▶ **Record excerpts**:

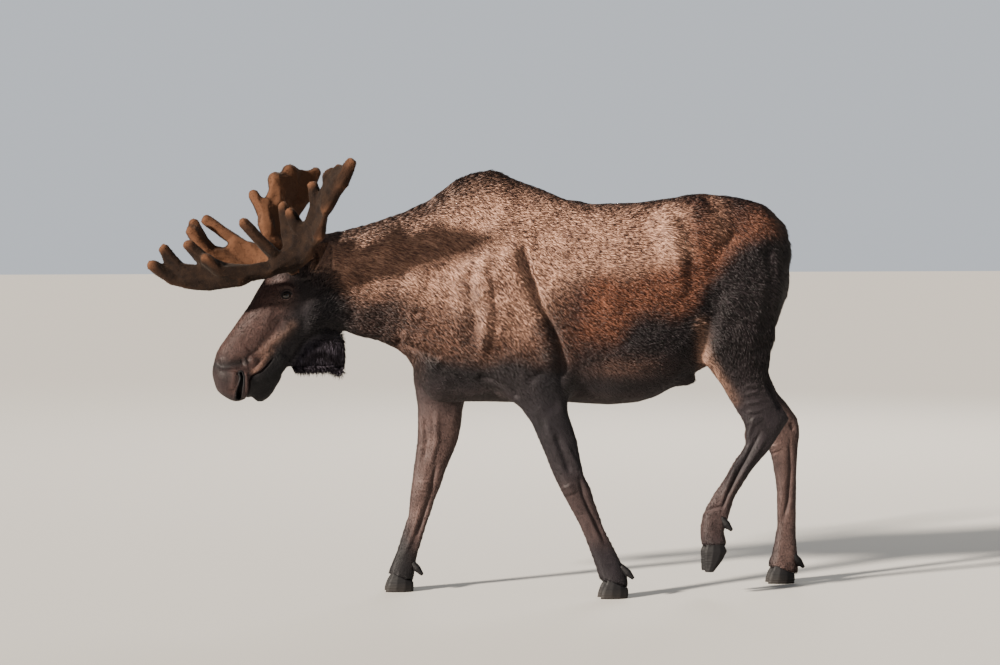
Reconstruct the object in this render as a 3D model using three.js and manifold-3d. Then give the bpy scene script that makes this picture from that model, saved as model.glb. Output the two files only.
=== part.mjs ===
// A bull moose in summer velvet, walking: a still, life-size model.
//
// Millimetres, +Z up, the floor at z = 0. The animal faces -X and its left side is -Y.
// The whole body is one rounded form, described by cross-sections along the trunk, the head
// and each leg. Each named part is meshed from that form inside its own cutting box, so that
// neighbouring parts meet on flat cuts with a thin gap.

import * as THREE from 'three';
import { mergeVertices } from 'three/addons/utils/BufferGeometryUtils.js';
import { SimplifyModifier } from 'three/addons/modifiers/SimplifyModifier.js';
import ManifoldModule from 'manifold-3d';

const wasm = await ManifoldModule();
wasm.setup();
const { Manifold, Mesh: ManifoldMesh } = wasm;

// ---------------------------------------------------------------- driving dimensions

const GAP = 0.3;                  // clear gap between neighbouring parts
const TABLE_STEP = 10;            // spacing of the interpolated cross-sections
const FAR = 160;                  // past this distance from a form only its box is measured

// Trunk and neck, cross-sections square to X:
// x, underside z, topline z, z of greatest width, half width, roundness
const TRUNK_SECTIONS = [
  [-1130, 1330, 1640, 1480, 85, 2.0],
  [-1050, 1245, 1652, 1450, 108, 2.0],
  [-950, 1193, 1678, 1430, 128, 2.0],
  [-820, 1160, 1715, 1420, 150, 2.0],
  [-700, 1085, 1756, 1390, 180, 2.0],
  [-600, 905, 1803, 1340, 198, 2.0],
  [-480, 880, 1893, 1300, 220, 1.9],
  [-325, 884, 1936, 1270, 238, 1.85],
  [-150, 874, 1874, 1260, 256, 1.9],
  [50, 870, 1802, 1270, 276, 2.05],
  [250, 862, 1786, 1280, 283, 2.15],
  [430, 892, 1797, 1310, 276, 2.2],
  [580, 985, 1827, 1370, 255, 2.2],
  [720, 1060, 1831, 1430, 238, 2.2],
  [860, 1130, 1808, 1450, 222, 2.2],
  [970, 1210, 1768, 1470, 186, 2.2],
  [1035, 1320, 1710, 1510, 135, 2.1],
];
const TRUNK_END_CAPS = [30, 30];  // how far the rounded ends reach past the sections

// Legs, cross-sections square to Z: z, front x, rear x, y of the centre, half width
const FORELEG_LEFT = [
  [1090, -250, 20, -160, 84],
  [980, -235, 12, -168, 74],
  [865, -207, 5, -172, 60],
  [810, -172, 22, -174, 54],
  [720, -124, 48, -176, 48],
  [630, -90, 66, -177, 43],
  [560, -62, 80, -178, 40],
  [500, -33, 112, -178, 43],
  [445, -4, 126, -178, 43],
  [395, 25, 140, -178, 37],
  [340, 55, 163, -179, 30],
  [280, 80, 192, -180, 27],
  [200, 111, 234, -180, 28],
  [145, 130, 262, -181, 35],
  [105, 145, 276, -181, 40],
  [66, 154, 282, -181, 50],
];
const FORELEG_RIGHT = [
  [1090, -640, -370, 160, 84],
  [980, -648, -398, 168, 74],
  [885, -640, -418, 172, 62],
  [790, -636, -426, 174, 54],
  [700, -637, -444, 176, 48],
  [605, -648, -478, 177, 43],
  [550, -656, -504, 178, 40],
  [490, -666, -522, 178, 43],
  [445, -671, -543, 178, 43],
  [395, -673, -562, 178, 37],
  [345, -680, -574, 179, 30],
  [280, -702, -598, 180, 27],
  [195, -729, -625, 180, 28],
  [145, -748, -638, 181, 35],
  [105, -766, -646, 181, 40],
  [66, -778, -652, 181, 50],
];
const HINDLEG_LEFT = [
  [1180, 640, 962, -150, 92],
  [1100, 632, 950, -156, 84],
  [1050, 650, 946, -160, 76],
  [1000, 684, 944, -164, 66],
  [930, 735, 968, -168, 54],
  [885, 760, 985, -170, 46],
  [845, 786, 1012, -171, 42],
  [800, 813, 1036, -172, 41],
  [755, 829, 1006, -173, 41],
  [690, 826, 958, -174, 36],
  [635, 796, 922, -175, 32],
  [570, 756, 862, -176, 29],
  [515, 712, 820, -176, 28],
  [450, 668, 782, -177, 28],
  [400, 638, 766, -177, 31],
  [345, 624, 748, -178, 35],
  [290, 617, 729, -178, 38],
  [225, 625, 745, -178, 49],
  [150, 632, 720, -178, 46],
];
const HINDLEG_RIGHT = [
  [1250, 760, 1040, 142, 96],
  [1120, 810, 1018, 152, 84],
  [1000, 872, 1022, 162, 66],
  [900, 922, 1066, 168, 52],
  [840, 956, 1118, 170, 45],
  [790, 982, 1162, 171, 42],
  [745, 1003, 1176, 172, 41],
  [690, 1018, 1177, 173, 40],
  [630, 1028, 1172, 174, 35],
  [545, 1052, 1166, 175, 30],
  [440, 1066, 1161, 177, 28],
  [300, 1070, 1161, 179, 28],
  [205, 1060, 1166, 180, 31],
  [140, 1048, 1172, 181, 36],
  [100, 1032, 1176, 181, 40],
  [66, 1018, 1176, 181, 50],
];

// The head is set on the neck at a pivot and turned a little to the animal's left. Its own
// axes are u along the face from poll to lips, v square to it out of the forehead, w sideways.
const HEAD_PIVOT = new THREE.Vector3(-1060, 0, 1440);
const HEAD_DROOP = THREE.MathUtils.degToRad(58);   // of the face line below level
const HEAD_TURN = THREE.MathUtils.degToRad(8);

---

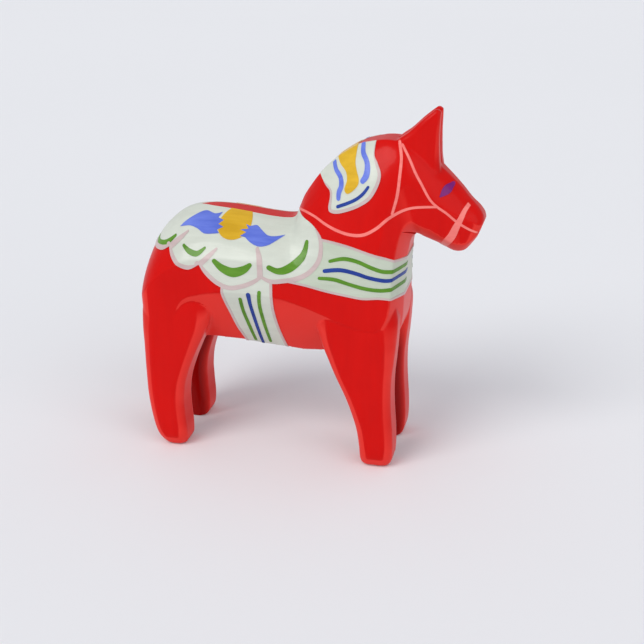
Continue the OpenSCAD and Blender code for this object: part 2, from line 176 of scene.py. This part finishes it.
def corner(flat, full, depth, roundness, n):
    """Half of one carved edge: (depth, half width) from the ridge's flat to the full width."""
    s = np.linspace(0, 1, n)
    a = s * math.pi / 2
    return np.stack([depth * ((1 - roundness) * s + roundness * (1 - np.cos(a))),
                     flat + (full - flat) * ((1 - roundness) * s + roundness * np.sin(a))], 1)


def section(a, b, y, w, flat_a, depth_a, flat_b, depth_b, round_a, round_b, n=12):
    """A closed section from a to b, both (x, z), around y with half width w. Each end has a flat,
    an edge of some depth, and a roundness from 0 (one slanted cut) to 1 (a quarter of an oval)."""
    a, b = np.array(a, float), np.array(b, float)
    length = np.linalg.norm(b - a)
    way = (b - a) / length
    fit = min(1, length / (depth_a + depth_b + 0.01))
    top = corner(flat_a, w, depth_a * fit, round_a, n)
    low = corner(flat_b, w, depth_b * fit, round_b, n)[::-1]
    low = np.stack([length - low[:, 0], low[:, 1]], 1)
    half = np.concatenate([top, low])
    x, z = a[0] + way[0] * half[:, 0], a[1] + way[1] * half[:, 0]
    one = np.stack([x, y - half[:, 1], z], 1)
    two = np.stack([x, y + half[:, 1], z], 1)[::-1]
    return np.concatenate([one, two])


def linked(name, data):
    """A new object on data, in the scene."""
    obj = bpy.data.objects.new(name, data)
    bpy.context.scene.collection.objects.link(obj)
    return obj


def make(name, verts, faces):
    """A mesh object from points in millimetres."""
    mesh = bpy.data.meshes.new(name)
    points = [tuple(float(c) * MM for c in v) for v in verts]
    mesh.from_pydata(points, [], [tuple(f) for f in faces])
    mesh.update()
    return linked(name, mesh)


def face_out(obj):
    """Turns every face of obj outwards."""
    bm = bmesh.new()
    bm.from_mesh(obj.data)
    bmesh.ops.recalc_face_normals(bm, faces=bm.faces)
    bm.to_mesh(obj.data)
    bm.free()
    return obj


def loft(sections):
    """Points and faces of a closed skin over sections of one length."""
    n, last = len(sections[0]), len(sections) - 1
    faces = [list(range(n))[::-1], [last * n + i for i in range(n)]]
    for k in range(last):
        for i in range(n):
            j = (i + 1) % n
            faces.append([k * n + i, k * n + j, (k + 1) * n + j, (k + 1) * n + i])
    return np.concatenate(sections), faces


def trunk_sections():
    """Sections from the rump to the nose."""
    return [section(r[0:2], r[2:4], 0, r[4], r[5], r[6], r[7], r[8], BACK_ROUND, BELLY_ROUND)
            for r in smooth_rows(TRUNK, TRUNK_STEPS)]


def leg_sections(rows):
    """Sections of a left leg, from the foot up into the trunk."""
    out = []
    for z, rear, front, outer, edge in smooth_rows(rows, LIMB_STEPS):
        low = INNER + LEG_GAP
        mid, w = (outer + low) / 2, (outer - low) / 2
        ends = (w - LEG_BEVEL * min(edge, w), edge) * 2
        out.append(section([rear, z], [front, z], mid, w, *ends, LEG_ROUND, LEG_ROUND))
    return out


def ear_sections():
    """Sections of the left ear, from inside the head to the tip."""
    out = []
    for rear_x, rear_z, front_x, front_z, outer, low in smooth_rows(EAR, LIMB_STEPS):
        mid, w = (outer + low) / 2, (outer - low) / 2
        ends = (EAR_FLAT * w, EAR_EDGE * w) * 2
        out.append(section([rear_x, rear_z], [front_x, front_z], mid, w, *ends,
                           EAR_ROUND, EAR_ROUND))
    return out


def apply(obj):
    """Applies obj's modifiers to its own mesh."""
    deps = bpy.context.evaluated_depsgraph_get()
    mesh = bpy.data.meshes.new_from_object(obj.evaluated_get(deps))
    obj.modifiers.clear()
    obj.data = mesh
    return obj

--

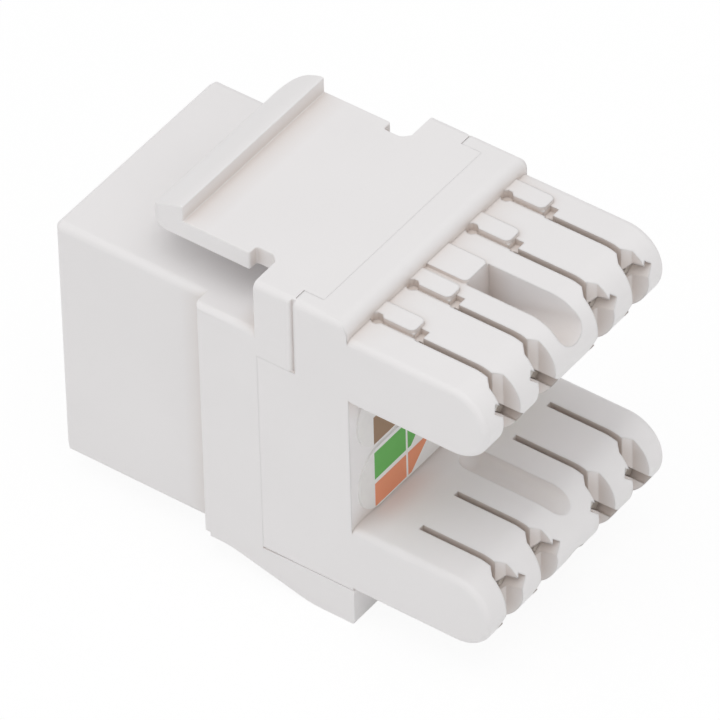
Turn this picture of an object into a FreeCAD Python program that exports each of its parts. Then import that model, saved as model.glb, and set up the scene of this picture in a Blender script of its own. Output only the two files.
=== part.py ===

▶ **What you should do**:
Extract exactly and only the lines above from the line containing "Reconstruct the object" through the line containing "a thin gap.", both end lines included.

▶ **Reply**:
Reconstruct the object in this render as a 3D model using three.js and manifold-3d. Then give the bpy scene script that makes this picture from that model, saved as model.glb. Output the two files only.
=== part.mjs ===
// A bull moose in summer velvet, walking: a still, life-size model.
//
// Millimetres, +Z up, the floor at z = 0. The animal faces -X and its left side is -Y.
// The whole body is one rounded form, described by cross-sections along the trunk, the head
// and each leg. Each named part is meshed from that form inside its own cutting box, so that
// neighbouring parts meet on flat cuts with a thin gap.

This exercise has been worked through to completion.